> _Written task_
Your answer should consist only of the lines below from the one with "obj.matrix_world = world" through the one with "PI = math.pi", copied exactly.

> _Provided data_
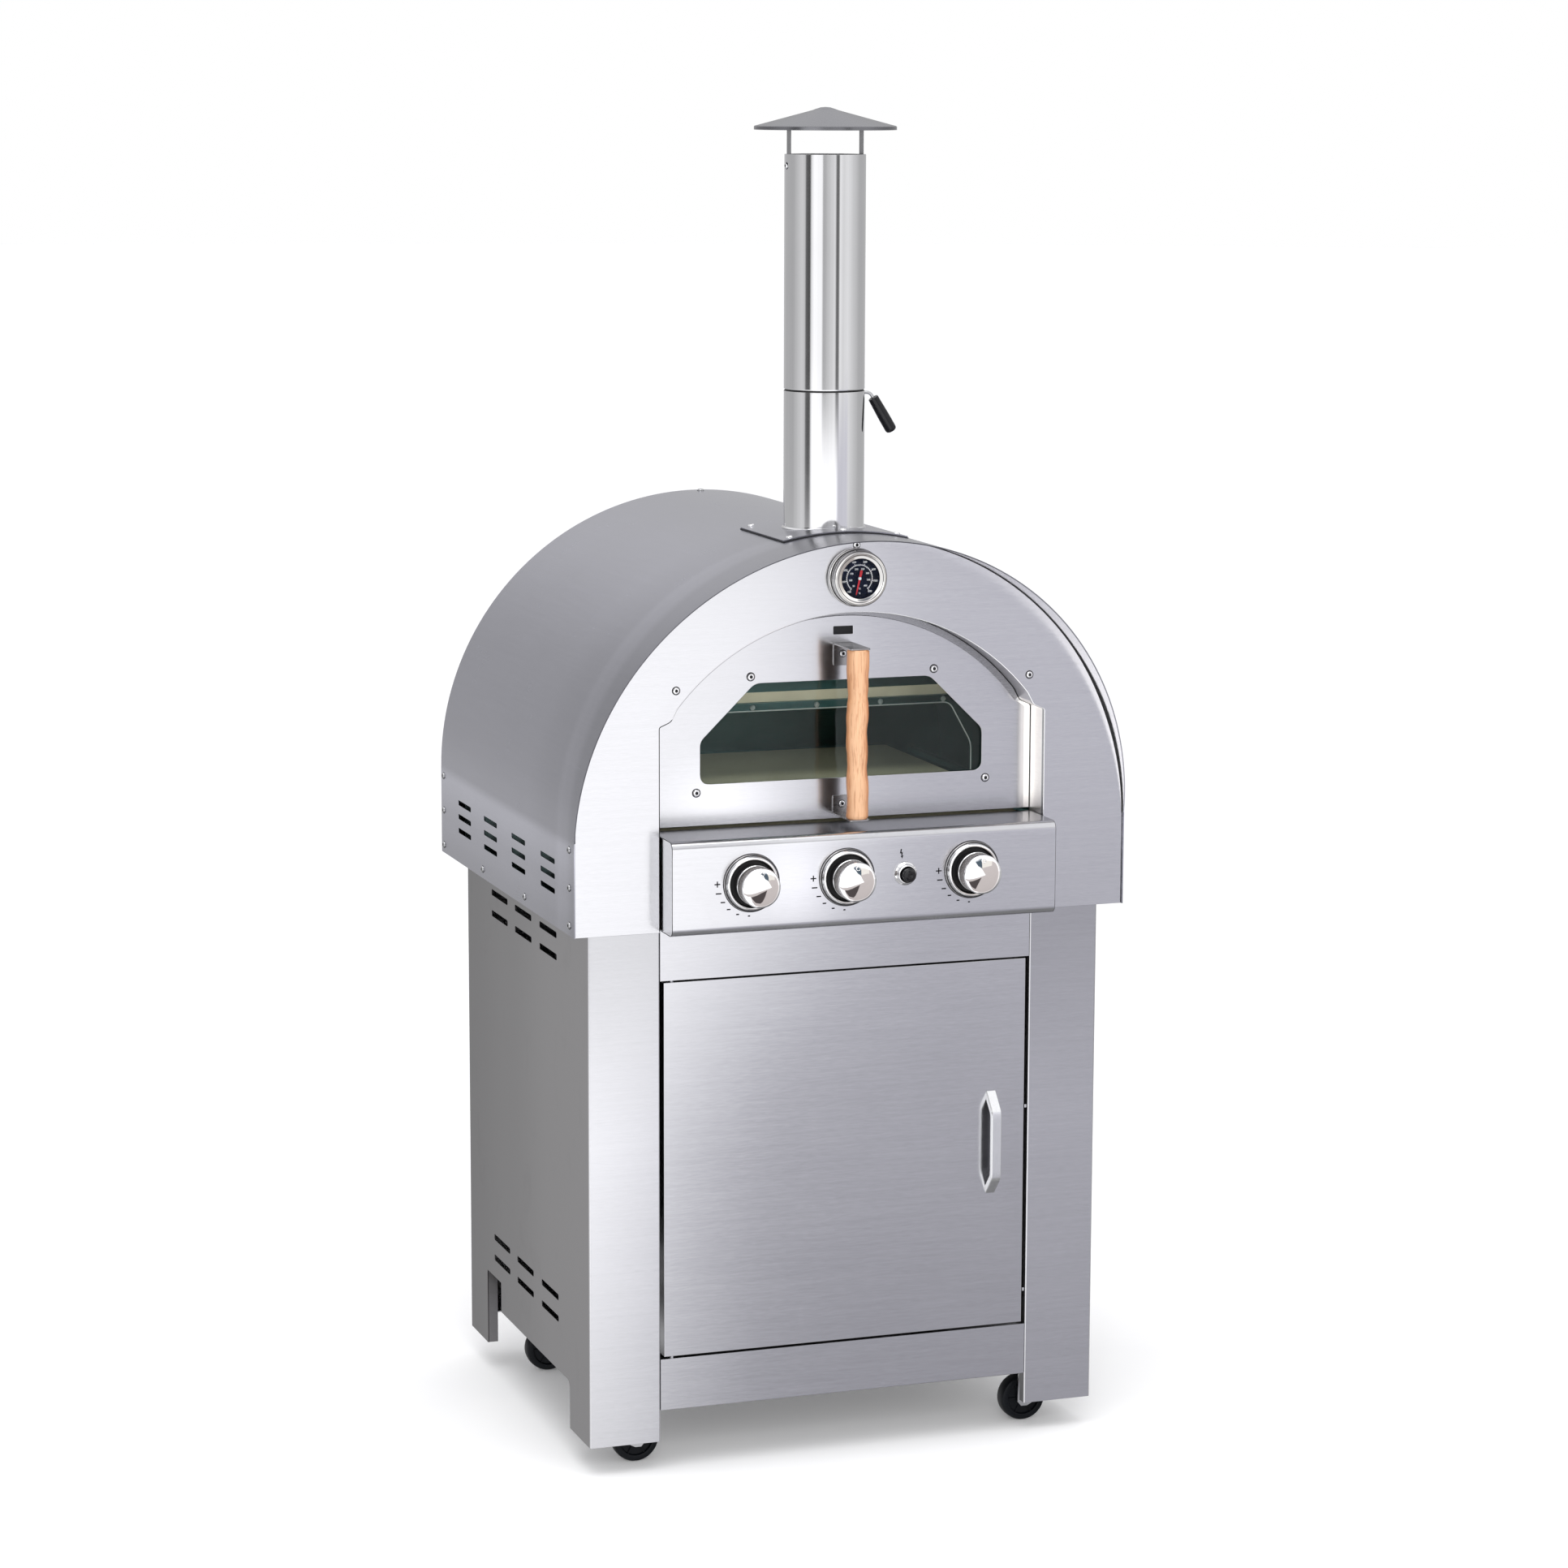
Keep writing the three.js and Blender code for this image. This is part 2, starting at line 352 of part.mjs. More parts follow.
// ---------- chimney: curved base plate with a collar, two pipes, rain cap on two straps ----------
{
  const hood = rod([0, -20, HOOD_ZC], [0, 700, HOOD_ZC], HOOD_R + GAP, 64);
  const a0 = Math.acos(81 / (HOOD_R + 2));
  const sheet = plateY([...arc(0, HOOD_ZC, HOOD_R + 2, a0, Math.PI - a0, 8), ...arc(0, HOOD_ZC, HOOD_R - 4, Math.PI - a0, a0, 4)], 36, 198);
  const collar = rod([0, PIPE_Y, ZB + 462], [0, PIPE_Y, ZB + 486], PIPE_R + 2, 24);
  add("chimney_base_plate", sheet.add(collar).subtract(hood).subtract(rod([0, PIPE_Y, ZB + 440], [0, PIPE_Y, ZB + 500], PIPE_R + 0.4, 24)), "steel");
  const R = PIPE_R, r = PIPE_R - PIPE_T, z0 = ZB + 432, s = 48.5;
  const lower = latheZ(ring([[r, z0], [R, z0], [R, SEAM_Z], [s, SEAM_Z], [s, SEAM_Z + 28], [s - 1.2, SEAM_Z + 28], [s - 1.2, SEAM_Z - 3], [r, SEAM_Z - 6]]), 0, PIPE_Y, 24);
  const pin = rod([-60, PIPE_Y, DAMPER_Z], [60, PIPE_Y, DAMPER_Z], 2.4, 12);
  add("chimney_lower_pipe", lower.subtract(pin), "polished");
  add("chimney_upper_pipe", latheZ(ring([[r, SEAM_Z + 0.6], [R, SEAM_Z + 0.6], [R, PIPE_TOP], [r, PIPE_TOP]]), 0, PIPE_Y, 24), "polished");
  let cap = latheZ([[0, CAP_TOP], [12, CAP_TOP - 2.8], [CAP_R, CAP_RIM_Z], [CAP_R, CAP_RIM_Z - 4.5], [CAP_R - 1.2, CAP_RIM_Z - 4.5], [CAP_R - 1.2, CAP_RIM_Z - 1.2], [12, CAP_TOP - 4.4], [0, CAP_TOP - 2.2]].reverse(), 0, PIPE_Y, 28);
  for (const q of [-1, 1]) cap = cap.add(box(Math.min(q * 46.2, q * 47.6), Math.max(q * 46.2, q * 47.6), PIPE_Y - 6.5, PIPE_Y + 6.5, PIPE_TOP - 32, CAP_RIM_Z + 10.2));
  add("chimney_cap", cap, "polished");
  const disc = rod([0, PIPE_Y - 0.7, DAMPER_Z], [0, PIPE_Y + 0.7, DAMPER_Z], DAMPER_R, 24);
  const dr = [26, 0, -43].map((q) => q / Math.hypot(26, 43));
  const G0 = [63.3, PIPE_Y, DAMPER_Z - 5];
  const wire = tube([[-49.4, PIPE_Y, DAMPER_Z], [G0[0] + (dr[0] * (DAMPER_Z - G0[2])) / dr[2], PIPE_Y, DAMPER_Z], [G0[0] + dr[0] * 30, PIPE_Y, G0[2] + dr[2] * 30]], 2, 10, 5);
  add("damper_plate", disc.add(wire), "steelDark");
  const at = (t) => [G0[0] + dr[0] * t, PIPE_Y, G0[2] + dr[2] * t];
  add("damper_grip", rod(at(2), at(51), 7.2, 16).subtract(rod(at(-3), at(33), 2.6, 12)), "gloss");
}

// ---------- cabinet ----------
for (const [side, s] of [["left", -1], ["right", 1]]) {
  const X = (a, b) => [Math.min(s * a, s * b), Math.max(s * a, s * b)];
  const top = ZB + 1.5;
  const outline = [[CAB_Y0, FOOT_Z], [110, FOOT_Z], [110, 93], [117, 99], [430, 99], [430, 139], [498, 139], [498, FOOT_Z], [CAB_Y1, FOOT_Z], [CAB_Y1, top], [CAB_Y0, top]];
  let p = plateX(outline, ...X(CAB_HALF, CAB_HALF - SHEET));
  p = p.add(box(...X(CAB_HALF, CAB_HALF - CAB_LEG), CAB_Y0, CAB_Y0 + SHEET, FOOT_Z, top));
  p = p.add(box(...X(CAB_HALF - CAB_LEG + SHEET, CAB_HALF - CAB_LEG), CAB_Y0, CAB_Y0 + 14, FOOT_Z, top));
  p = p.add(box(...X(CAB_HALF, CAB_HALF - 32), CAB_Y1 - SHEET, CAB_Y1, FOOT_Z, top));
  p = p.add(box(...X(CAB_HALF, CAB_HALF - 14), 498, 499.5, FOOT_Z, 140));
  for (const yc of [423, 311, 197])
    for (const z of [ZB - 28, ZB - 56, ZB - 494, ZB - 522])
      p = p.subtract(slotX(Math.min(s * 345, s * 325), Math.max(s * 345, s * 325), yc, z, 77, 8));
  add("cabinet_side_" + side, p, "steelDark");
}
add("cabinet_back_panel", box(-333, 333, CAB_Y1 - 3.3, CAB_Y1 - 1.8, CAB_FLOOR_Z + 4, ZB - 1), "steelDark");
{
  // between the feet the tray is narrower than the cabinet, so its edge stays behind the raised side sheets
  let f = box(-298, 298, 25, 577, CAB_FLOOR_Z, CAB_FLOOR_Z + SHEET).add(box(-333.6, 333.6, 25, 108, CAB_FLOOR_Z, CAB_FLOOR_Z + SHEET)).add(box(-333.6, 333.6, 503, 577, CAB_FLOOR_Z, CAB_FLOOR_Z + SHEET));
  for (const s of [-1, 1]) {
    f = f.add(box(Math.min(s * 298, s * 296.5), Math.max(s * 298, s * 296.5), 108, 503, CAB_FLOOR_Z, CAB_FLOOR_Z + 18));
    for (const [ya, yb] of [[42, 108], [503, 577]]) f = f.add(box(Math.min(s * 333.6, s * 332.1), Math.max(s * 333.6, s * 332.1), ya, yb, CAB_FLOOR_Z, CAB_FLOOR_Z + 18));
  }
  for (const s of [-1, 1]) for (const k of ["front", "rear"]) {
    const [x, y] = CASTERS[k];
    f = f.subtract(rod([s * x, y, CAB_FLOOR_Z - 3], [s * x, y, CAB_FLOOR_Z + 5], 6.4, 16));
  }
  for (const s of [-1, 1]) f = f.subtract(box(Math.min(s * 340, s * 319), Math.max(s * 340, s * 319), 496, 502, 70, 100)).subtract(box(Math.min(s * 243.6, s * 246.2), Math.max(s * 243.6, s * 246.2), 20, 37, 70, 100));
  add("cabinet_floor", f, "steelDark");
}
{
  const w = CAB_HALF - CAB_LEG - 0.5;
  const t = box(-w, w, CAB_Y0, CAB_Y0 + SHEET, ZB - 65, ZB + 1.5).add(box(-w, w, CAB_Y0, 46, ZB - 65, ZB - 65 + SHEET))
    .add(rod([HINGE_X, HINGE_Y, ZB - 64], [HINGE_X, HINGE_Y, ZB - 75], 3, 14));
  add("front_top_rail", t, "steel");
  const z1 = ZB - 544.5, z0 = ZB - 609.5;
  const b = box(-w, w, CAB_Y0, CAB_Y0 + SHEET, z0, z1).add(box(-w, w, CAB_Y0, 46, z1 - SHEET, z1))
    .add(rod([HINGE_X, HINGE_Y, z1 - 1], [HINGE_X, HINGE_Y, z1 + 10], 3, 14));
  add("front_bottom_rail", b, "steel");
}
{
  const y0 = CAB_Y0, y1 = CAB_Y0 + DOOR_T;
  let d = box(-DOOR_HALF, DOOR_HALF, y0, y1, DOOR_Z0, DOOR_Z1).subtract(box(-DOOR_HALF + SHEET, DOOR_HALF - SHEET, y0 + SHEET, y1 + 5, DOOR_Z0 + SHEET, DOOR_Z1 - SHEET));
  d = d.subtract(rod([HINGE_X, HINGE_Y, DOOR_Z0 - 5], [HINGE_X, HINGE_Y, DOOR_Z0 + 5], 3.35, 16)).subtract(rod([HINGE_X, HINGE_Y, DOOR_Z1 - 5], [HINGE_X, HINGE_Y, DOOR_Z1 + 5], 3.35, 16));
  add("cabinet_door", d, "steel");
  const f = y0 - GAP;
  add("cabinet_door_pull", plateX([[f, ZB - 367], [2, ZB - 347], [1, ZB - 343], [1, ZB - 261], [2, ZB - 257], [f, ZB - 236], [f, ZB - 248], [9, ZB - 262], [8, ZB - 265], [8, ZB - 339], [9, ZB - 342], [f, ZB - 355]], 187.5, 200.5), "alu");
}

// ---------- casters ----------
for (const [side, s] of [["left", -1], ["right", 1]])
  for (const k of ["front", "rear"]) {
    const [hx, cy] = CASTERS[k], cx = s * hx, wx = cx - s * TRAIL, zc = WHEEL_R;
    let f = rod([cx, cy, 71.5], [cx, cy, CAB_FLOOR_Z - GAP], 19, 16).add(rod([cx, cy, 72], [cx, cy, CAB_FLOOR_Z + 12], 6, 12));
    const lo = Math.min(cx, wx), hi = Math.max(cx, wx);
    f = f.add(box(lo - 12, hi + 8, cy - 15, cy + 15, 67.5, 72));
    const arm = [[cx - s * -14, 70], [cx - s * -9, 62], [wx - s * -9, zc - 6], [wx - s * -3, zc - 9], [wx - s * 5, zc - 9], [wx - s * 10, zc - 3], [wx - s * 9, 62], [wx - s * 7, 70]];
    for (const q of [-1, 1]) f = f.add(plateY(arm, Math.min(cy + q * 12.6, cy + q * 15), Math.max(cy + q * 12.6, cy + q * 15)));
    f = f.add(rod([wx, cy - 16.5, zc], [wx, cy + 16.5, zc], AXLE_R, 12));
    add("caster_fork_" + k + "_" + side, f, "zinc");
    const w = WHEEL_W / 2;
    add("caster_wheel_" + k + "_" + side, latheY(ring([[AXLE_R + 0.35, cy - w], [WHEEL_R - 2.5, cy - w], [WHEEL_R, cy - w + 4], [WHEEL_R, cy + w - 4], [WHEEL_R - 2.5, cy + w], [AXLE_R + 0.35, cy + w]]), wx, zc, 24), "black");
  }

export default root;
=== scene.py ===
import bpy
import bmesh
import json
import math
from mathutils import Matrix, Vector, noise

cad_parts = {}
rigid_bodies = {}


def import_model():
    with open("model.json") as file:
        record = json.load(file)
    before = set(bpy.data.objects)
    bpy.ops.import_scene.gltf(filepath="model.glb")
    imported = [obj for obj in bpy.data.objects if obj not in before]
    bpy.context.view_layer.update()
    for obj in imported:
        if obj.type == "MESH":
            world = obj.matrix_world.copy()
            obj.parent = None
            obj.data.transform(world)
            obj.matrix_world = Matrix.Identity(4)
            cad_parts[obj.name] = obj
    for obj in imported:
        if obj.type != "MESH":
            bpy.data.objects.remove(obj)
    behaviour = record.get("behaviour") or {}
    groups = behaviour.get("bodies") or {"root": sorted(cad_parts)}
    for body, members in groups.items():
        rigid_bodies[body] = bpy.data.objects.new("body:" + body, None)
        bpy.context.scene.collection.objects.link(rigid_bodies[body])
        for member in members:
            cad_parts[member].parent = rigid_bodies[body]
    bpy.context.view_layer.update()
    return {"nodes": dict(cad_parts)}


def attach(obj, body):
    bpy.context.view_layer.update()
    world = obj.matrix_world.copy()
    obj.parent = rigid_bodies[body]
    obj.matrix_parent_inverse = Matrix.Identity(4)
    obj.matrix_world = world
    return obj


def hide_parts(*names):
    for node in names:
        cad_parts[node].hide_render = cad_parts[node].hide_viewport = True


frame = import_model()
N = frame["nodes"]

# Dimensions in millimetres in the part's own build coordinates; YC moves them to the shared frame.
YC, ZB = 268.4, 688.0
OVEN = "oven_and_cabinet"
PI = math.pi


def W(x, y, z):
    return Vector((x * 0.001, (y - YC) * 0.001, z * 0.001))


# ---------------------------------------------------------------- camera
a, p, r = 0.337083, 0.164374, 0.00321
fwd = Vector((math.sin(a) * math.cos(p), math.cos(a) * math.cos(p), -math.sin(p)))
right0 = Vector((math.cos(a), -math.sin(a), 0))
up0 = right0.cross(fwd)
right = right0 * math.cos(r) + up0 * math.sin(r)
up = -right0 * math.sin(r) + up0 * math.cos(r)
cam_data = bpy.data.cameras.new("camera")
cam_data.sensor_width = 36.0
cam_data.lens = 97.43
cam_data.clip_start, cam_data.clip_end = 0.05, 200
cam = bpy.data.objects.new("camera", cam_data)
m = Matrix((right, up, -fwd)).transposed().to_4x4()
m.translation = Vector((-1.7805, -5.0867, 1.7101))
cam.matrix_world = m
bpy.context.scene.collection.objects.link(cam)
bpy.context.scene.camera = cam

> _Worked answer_
    obj.matrix_world = world
    return obj


def hide_parts(*names):
    for node in names:
        cad_parts[node].hide_render = cad_parts[node].hide_viewport = True


frame = import_model()
N = frame["nodes"]

# Dimensions in millimetres in the part's own build coordinates; YC moves them to the shared frame.
YC, ZB = 268.4, 688.0
OVEN = "oven_and_cabinet"
PI = math.pi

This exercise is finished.